Reproduce exactly the lines below, from the first through the one containing "# object as", and nothing more.
** Begin DATA ENTRIES **
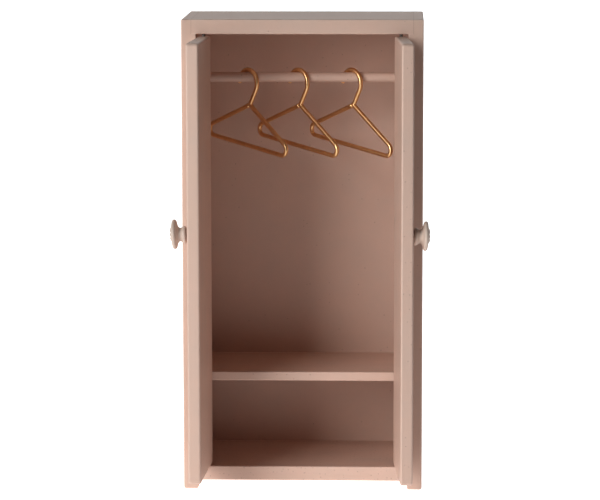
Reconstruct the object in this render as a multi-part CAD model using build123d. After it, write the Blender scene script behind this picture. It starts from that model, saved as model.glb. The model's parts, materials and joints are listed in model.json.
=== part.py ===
from build123d import *
import math
import os

# Dolls' house wardrobe: a painted board carcass, two doors that turn on pins,
# a shelf, and a round rail with three wire hangers.
# Millimetres, Z up. The origin is on the floor, under the middle of the whole
# object as it stands with both doors open. The front faces -Y.

# Carcass
carcass_width = 115.0
carcass_height = 227.0
carcass_depth = 64.0
side_thickness = 7.2
top_thickness = 7.0
bottom_thickness = 7.0
floor_gap = 4.3             # the bottom board is this far off the floor
shelf_thickness = 4.4
shelf_underside = 52.0
top_rebate = 2.4            # how far the top board is let into each side panel
back_thickness = 3.0
back_lap = 3.6              # how far the back panel laps each side panel and the top
back_easing = 0.4           # radius round the back panel's outer face
edge_easing = 0.6           # radius of the sanded outer edges
foot_easing = 1.3           # radius of the two long edges each foot stands on

# Doors
door_thickness = 5.8
hinge_gap = 0.3             # between a door's hinge edge and the side panel
meeting_gap = 0.7           # between the two doors when they are shut
door_gap_below = 0.4
door_gap_above = 1.2
open_face_gap = 0.55        # between the side panel and a door's face at square
shelf_clearance = 0.4       # between the shelf and the corner of a door that swings
inner_corner_radius = 1.0   # the inner of the two upright corners at the hinges
door_corner_radius = 1.6    # of each door's outline, away from the hinges
door_edge_radius = 0.9      # round the faces of each door
left_opening = 93.0         # degrees
right_opening = 94.0

# Hinge pins
pin_radius = 0.8
pin_in_board = 5.0
pin_in_door = 6.0
pin_clearance = 0.08        # radial, between a pin and its bore in the door
bore_end_gap = 0.8          # left beyond the tip of a pin, stud or dowel in its bore

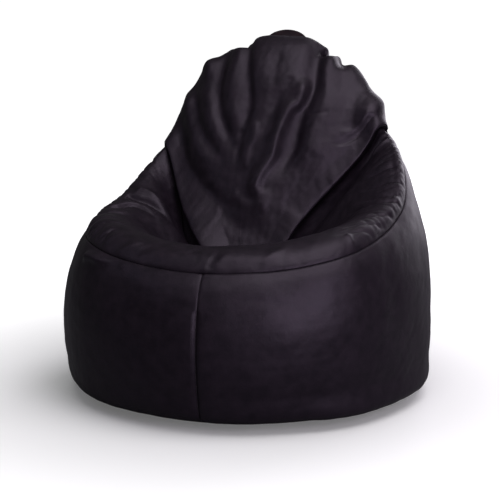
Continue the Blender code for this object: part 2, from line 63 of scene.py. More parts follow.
BASE_RADIUS, RIM_HEIGHT, HALF_WIDTH = 375, 14, 440
STATIONS = {
    0: [(0, -BASE_RADIUS, RIM_HEIGHT), (0, -437, 80), (0, -460, 172), (0, -446, 275), (0, -398, 357),
        (0, -325, 397), (0, -255, 374), (0, -205, 334), (0, -165, 303), (0, -125, 286)],
    45: [(264, -264, RIM_HEIGHT), (306, -304, 82), (322, -320, 182), (318, -312, 292), (296, -282, 386),
         (248, -232, 424), (190, -182, 399), (148, -150, 354), (112, -122, 312), (78, -98, 288)],
    85: [(BASE_RADIUS, -10, RIM_HEIGHT), (428, -10, 82), (HALF_WIDTH, -10, 188), (426, -10, 325),
         (380, -12, 452), (347, -16, 478), (290, -22, 454), (226, -28, 396), (162, -34, 336),
         (102, -40, 295)],
    112: [(339, 158, RIM_HEIGHT), (386, 180, 90), (402, 188, 215), (392, 184, 380), (350, 150, 530),
          (322, 132, 550), (266, 100, 502), (206, 66, 432), (146, 30, 358), (90, -6, 302)],
    135: [(258, 274, RIM_HEIGHT), (294, 314, 100), (308, 332, 255), (312, 326, 440), (300, 284, 578),
          (276, 238, 606), (228, 184, 524), (172, 122, 432), (120, 66, 360), (74, 18, 306)],
    158: [(143, 350, RIM_HEIGHT), (162, 396, 112), (174, 424, 295), (188, 426, 530), (192, 376, 728),
          (181, 328, 756), (150, 252, 668), (114, 178, 540), (76, 106, 412), (42, 40, 308)],
    180: [(0, BASE_RADIUS, RIM_HEIGHT), (0, 430, 115), (0, 458.5, 305), (0, 452, 555), (0, 412, 784),
          (0, 358, 828), (0, 282, 750), (0, 204, 608), (0, 124, 452), (0, 46, 310)],
}
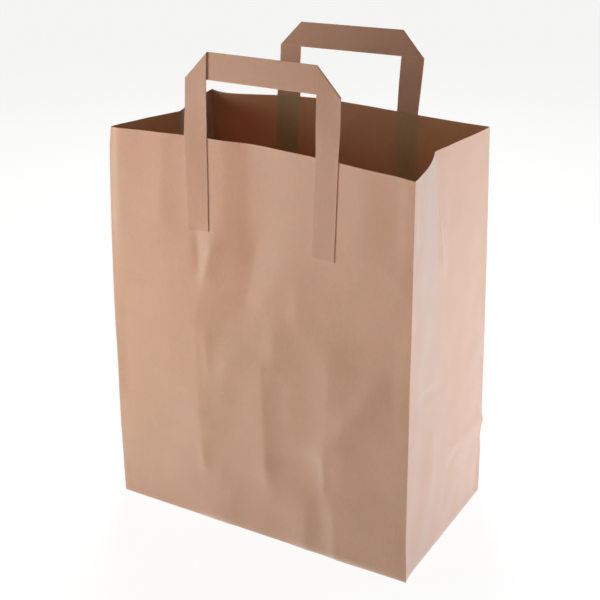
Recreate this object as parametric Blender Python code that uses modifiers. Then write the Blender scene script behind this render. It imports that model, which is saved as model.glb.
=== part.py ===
"""Block-bottom paper carrier bag with two flat folded-tape handles.

Metres, +Z up. X runs along the front panel, the front panel faces -Y, and the
origin is the centre of the base on the surface that the bag stands on.

The body is one sheet of kraft paper, folded and glued into a tube with a gusset in
each side, and closed at the bottom by two overlapping flaps over two triangular
tucks. Each handle is one flat tape that turns two square corners by mitre folds,
with its legs glued to the outside of a panel.
"""

import math

import bpy
import numpy as np

# Body
WIDTH = 0.250
DEPTH = 0.140
HEIGHT = 0.300
PAPER = 0.00015

# Mouth: how far each upright fold has moved at the rim from above its foot (x, y, z),
# and by what power of height
FRONT_LEFT_SHIFT = (0.0013, 0.0102, 0.0)
FRONT_RIGHT_SHIFT = (0.0, -0.0043, -0.0005)
RIGHT_CREASE_SHIFT = (-0.0162, -0.0068, 0.0)
REAR_RIGHT_SHIFT = (-0.0057, -0.0069, 0.0020)
REAR_LEFT_SHIFT = (-0.0020, 0.0073, -0.0003)
LEFT_CREASE_SHIFT = (0.0168, 0.0050, -0.0010)
FRONT_LEFT_EASE = 2.4
EDGE_EASE = 1.4
CREASE_EASE = 1.0
FRONT_BOW = 0.0126
FRONT_BOW_SHAPE = 2.3
PANEL_EASE = 1.5
REAR_BOW = ((0.0, 0.0), (0.10, 0.0012), (0.24, 0.0048), (0.33, 0.0082), (0.76, 0.0080),
            (0.83, 0.0010), (0.90, -0.0046), (0.95, -0.0046), (1.0, 0.0))
GUSSET_BULGES = {
    "right_front": 0.0026,
    "right_rear": 0.0008,
    "left_rear": 0.0015,
    "left_front": 0.0008,
}

# Block bottom: two flaps that overlap on the centre line, and a tuck at each short side
FLAP_OVERLAP = 0.013
FLAP_EDGE_SETBACK = 0.0003
TUCK_PLIES = 2

# Soft folds pressed into the front panel: start x, z, end x, z, half width, depth inwards
FRONT_FOLDS = (
    (0.011, 0.160, 0.009, 0.045, 0.011, 0.0022),
    (-0.012, 0.236, -0.014, 0.180, 0.009, 0.0014),
    (0.056, 0.150, 0.057, 0.070, 0.010, -0.0014),
    (0.011, 0.255, 0.000, 0.190, 0.010, -0.0012),
    (0.046, 0.044, 0.046, 0.006, 0.009, 0.0012),
)

# Handles
TAPE_WIDTH = 0.0182
TAPE_THICKNESS = 0.0005
LEG_SPACING = 0.108
HANDLE_RISE = 0.0592
GLUED_LENGTH = 0.069
FOLD_RADIUS = 0.00045
SEAT_GAP = 0.0003
TWIST_LENGTH = 0.025
FRONT_HANDLE_CENTRE = 0.0018
REAR_HANDLE_CENTRE = -0.0042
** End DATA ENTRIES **
» COMPLETE ANSWER
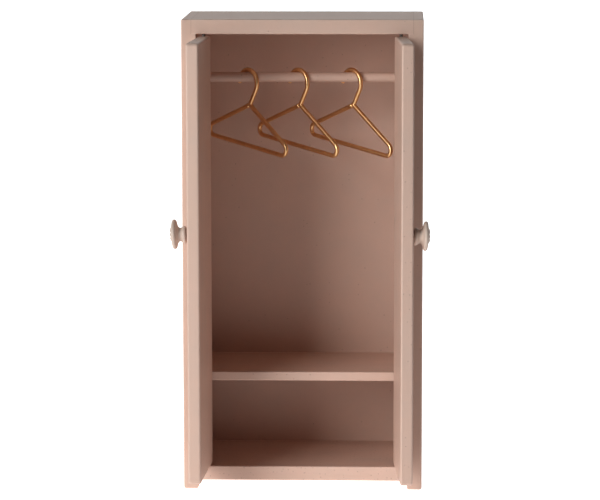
Reconstruct the object in this render as a multi-part CAD model using build123d. After it, write the Blender scene script behind this picture. It starts from that model, saved as model.glb. The model's parts, materials and joints are listed in model.json.
=== part.py ===
from build123d import *
import math
import os

# Dolls' house wardrobe: a painted board carcass, two doors that turn on pins,
# a shelf, and a round rail with three wire hangers.
# Millimetres, Z up. The origin is on the floor, under the middle of the whole
# object as it stands with both doors open. The front faces -Y.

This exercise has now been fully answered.